Microsoft Distributed Transaction Coordinator, abbreviated MSDTC or just DTC, is a somewhat aged but still very essential technology from Microsoft.
As a SQL Server DBA I have primarily met MSDTC under the Linked Server functionality. Here MSDTC serves the technical transactions between the SQL Server installation where the linked server is defined and the target of the linked server on another Windows Server. The MSDTC usage is implicit when using a linked server, primarily as the linked server is based on the OLEDB technology.
As a side note this is why you will often see OLEDB waits in SQL Server when working over a linked server.
Graphical User Interface
The primary GUI for MSDTC is the – also – elder Microsoft Management Console (MMC) component named "Component Services". This is a COM+ snap-in for MMC. If you are using a Danish Windows then the component is named "Komponenttjenester". It is not easy to find in-depth documentation on COM+ or MMC, and the voluminous (five-volume) "COM+ Developers´s Reference Library" is unfortunately no longer available in the book stores, that is either as new or used.
Usually you are working on the local MSDTC. You might find the path in Component Services long, but here it is:
- Console Root
- Component Services
- Computers
- My Computer
- Distributed Transaction Coordinator
- Local DTC
When you right-click Local DTC you have access to the properties of the Local DTC with three configuration areas in separate tabs. The first tab is on MSDTC tracing configuration.
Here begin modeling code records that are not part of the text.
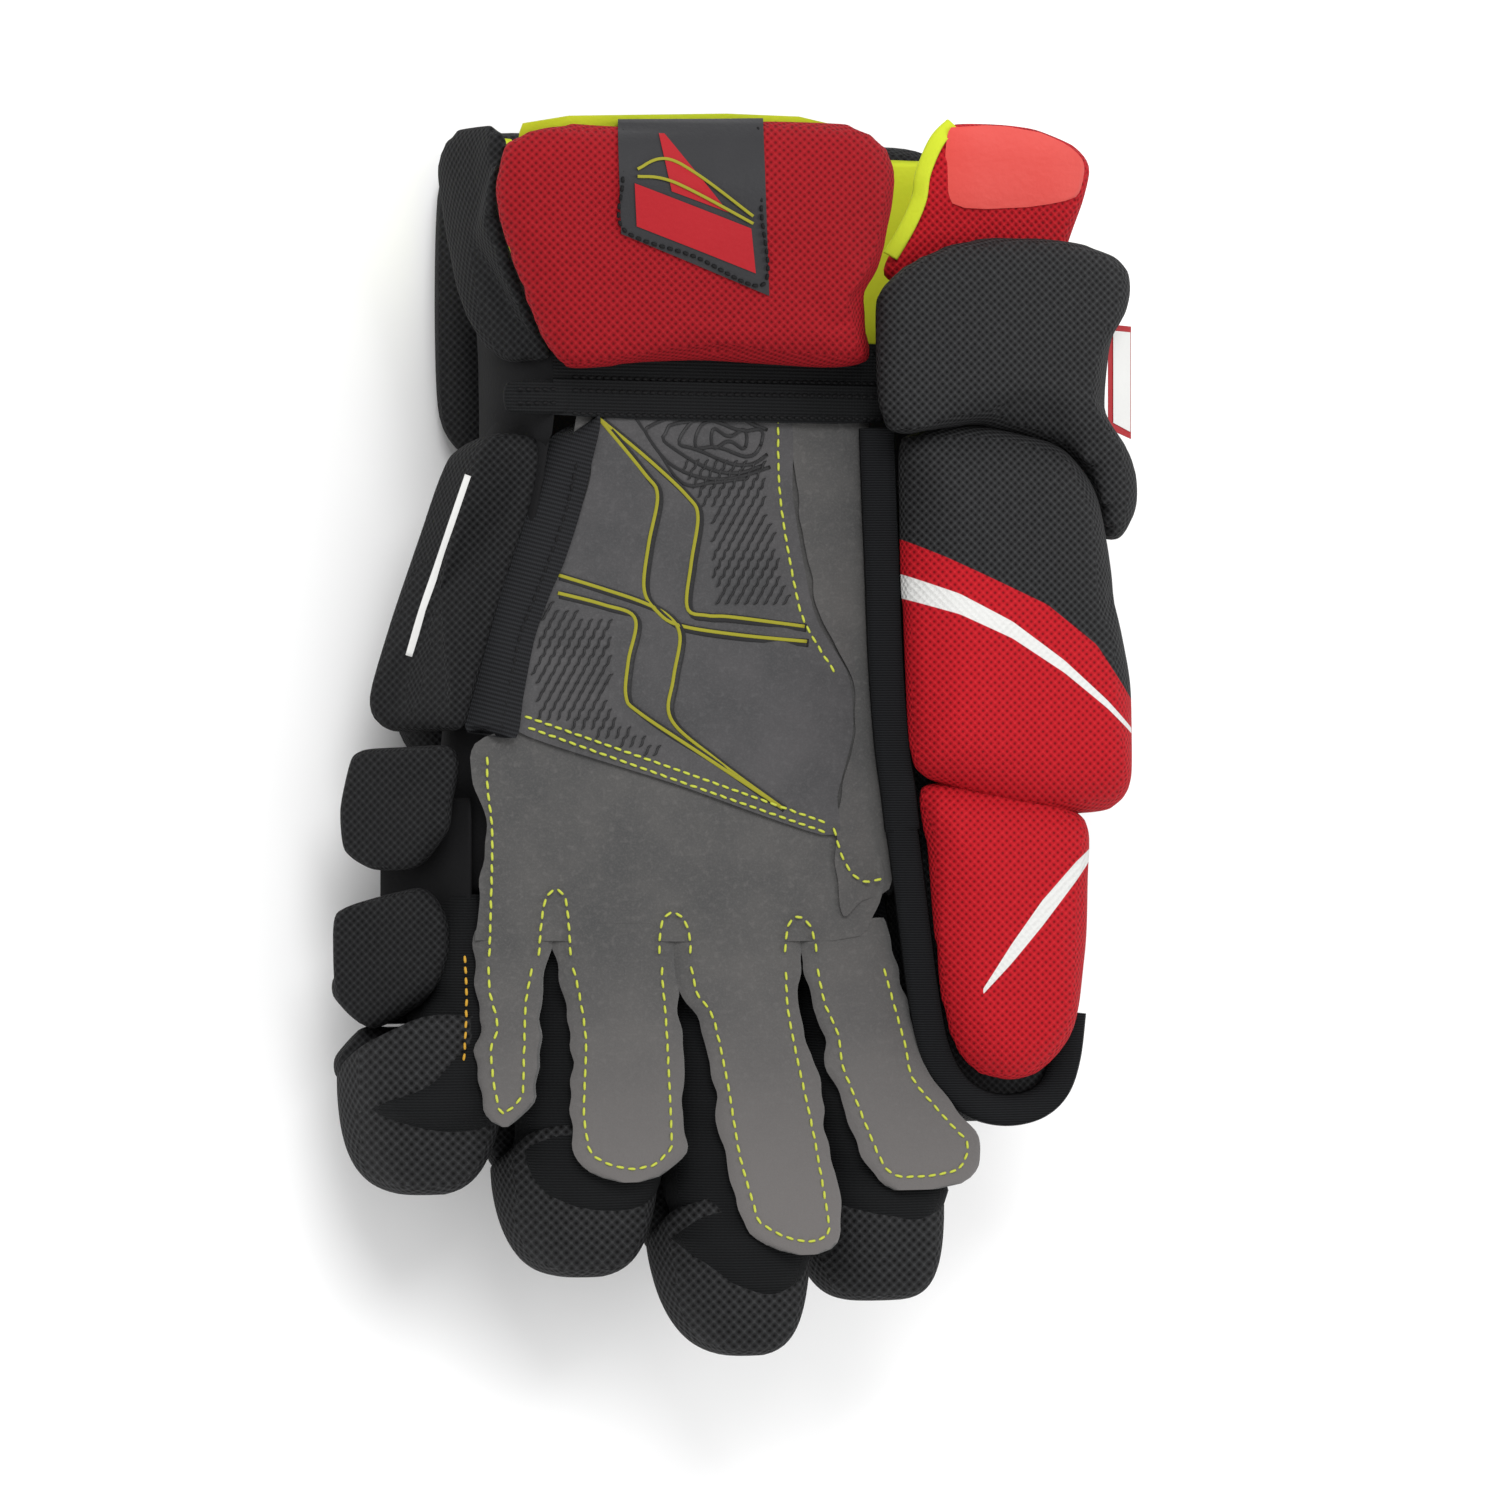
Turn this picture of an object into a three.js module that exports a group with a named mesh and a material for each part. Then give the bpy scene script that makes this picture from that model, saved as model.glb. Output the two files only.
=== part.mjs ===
// A left-hand ice hockey glove lying on its back, palm up.
// Millimetres. +X is the thumb side, +Y the cuff end, +Z the palm side. z = 0 is the table.
// Flat outlines are laid out on a plane that leans toward the little finger, as (u, y).
// on() turns them into x, y, z.
import * as THREE from "three";

const LEAN = THREE.MathUtils.degToRad(28);
// The outlines below are drawn for an 11 inch glove, and add() stretches them to these two overall sizes.
const GLOVE_LENGTH = 278.8;
const GLOVE_WIDTH = 196.9;
const DRAWN = { length: 278.8, width: 196.9 };
const STRETCH = new THREE.Vector3(GLOVE_WIDTH / DRAWN.width, GLOVE_LENGTH / DRAWN.length, 1);
const PALM_Z = 60; // height of the palm suede
const KNUCKLE_Y = -42; // the line that the four fingers bend on
const GAP = 0.4; // between layers
const ROLL_TOP = 24; // thickness of the back-of-hand rolls
const LINER = 1.8; // thickness of the inner cloth
const SUEDE = 1.6; // thickness of the palm suede
const CUFF_BACK_THICK = 16; // the pad under the wrist
const LINER_Z = ROLL_TOP + GAP;
const WALL_LOW = LINER_Z + LINER + 0.6; // the side walls stand over the liner
const WALL_HIGH = PALM_Z - SUEDE - 1.4; // and end under the palm suede
const REACH = WALL_HIGH - WALL_LOW; // the height of the hand inside
// A height in the side of the hand, from 0 at the liner to 1 under the palm.
const side = (share) => WALL_LOW + REACH * share;
// The middle of the finished glove, moved to the origin so that z = 0 is under its middle.
const CENTRE = new THREE.Vector3(9, -0.62, 0);
const root = new THREE.Group();

const xOf = (u, z) => (u - (z - PALM_Z) * Math.sin(LEAN)) / Math.cos(LEAN);
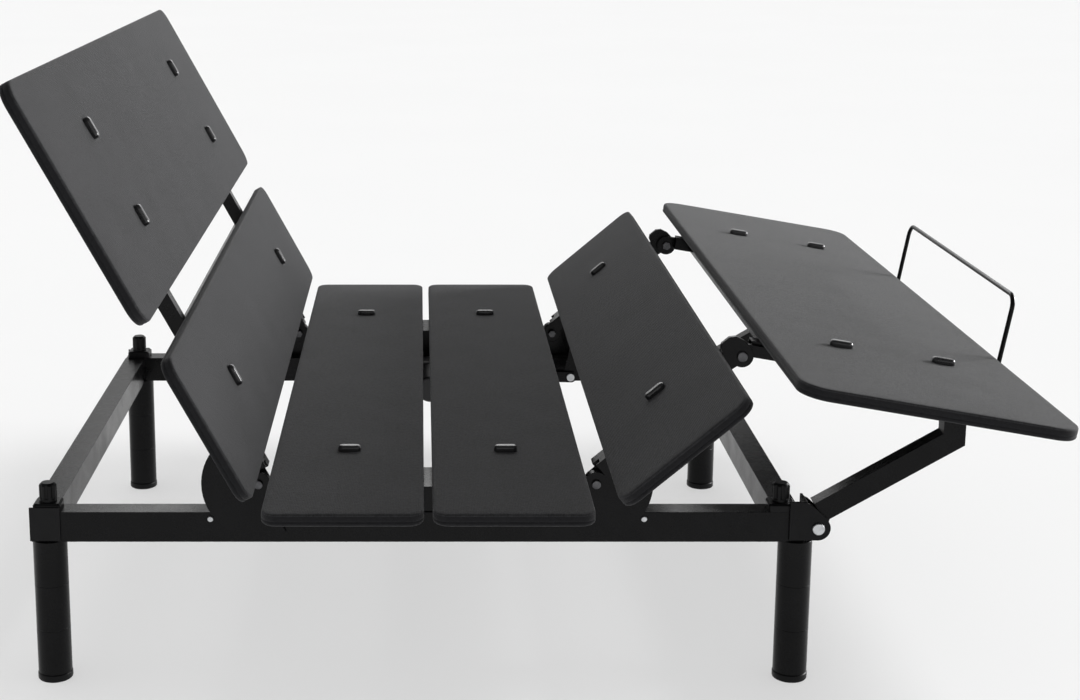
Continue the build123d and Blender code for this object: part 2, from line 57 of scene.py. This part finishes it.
class Shader:
    """A node material around one Principled shader."""

    def __init__(self, name, **sockets):
        self.mat = bpy.data.materials.new(name)
        self.mat.use_nodes = True
        self.tree = self.mat.node_tree
        self.bsdf = self.tree.nodes["Principled BSDF"]
        for key, value in sockets.items():
            self.bsdf.inputs[key.replace("_", " ")].default_value = value
        self.coord = self.tree.nodes.new("ShaderNodeTexCoord")

    def node(self, kind, _values=None, **attributes):
        made = self.tree.nodes.new("ShaderNode" + kind)
        for key, value in attributes.items():
            setattr(made, key, value)
        for key, value in (_values or {}).items():
            if isinstance(value, bpy.types.NodeSocket):
                self.tree.links.new(value, made.inputs[key])
            else:
                made.inputs[key].default_value = value
        return made

    def noise(self, scale, detail=3.0, coord=None, rough=0.55):
        vector = coord or self.coord.outputs["Object"]
        values = {"Vector": vector, "Scale": scale, "Detail": detail, "Roughness": rough}
        return self.node("TexNoise", values).outputs["Fac"]

    def ramp(self, value, low, high, a, b):
        values = {"Value": value, "From Min": low, "From Max": high, "To Min": a, "To Max": b}
        return self.node("MapRange", values).outputs["Result"]

    def math(self, operation, a, b):
        return self.node("Math", {0: a, 1: b}, operation=operation).outputs[0]

    def colour(self, factor, a, b):
        mix = self.node("Mix", {"Factor": factor}, data_type="RGBA")
        mix.inputs[6].default_value = (*a, 1)
        mix.inputs[7].default_value = (*b, 1)
        return mix.outputs[2]

    def set(self, key, socket):
        self.tree.links.new(socket, self.bsdf.inputs[key])

    def bump(self, height, strength, distance, edge=0.0):
        values = {"Height": height, "Strength": strength, "Distance": distance}
        made = self.node("Bump", values)
        if edge:
            rounded = self.node("Bevel", {"Radius": edge}, samples=6)
            self.tree.links.new(rounded.outputs["Normal"], made.inputs["Normal"])
        self.set("Normal", made.outputs["Normal"])


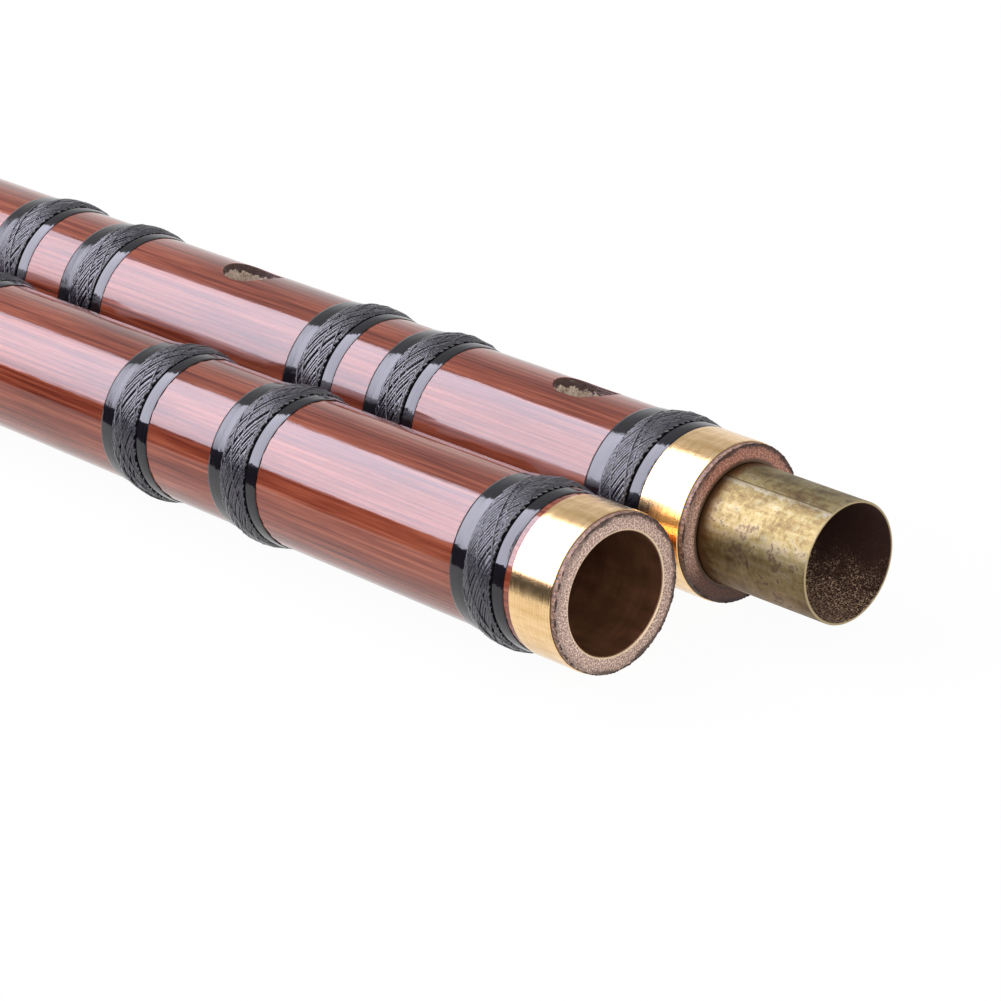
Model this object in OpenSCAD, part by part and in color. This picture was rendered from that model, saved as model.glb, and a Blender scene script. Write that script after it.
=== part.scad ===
// Dizi: a transverse bamboo flute in two sections, taken apart and laid side by side.
// Millimetres, +Z up. The origin is on the table, under the middle of the whole part.
// Both sections lie along X with their joint ends towards +X.
// Every distance named "at" runs back along a section from its own joint face.

/* [Bamboo] */
// Outer diameter of the bamboo at the joint
bamboo_d = 23.8; // [22.6:0.1:25.4]
// Outer diameter of the foot section at its far end
foot_end_d = 21.4; // [20.8:0.1:22.4]
// Diameter of the air column
bore_d = 17; // [15:0.1:17.6]

/* [Head section] */
// Length of the head section
head_len = 236; // [220:1:260]
// How far the head's joint face lies behind the foot's
head_back = 0.5; // [0:0.1:8]
// Turn of the head's holes from straight up, away from the foot section
head_turn = 18; // [0:1:40]
// Middle of the blow hole
blow_at = 111; // [108:0.5:118]
// Length of the blow hole along the tube
blow_len = 10.8; // [10:0.1:12]
// Width of the blow hole across the tube
blow_w = 10; // [8:0.1:10]
// Middle of the membrane hole
membrane_at = 34; // [30:0.5:40]
// Length of the membrane hole along the tube
membrane_len = 10.8; // [9.4:0.1:12]
// Width of the membrane hole across the tube
membrane_w = 9; // [7:0.1:9.4]
// Bore left between the blow hole and the stopper
stopper_gap = 4; // [3.5:0.1:8]
// Length of the cork stopper
stopper_len = 14; // [10:0.5:20]
// Clearance round the cork stopper
stopper_play = 0.05; // [0.02:0.01:0.1]

/* [Foot section] */
// Length of the foot section
foot_len = 305; // [296:1:330]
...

The second tab is on MSDTC logging configuration.
The third and last tab is on MSDTC security configuration.
All the examples are with default values.
When expanding Local DTC you see two items:
- Transaction List
- Transaction Statistics
The first item Transaction List will give you a simple list of active transactions. But there is not much more you can see on each transaction or the transaction history.
The second item Transaction Statistics give you a rather simple graphical presentation of a few measures. There are no possibilities to drill-down or get other other details.
I think that the limited monitoring shows the age of the MSDTC component.
MSDTC Log Files
Is a standard Windows installation the MSDTC log files are in
C:\Windows\System32\MsDtc
The log files are in a proprietary binary Microsoft format, with no local tools to read the log files.
You can open the MSDTC log files with the command line tool tracefmt.exe. But you will have to download Windows SDK to get this tool. With Windows SDK you will get tracefmt.exe
in both 32- and 64-bit editions in these (default) locations:
C:\Program Files (x86)\Windows Kits\10\bin\10.0.22621.0\x64
C:\Program Files (x86)\Windows Kits\10\bin\10.0.22621.0\x86
The paths are examples from the current Windows SDK version.
Using tracefmt.exe
is not complicated but also not just point-and-click. Read the documentation and spend some time with the syntax to get a output you can use.
MSDTC Application Error
Some errors will surface in Windows Application Event Log like this example.
Log Name: Application
Source: Microsoft-Windows-MSDTC Client 2
Date: 28-11-2022 07:34:19
Event ID: 4879
Task Category: CM
Level: Warning
Keywords: Classic
User: N/A
Computer: SQLDB42.sqladmin.lan
Description:
MSDTC encountered an error (HR=0x80000171) while attempting to establish a secure connection with system SQLDB666.
MSDTC in AlwaysOn Availability Groups
As SQL Server AlwaysOn Availability Groups are based on Windows Failover Cluster, among others, you will have to go through some configuration details to get a robust transaction even during a failover. There are some basic documentation like Configure distributed transactions for an AlwaysOn availability group, but I really think you will have to do some more reading, build a sandbox and try several solutions thoroughly before going live.
This could be important if you are working wrestling with an application build with a high-level framework like .NET Entity Framework or Java Hibernate, as such frameworks tend to use client-side transactions and then rely on distributed transactions.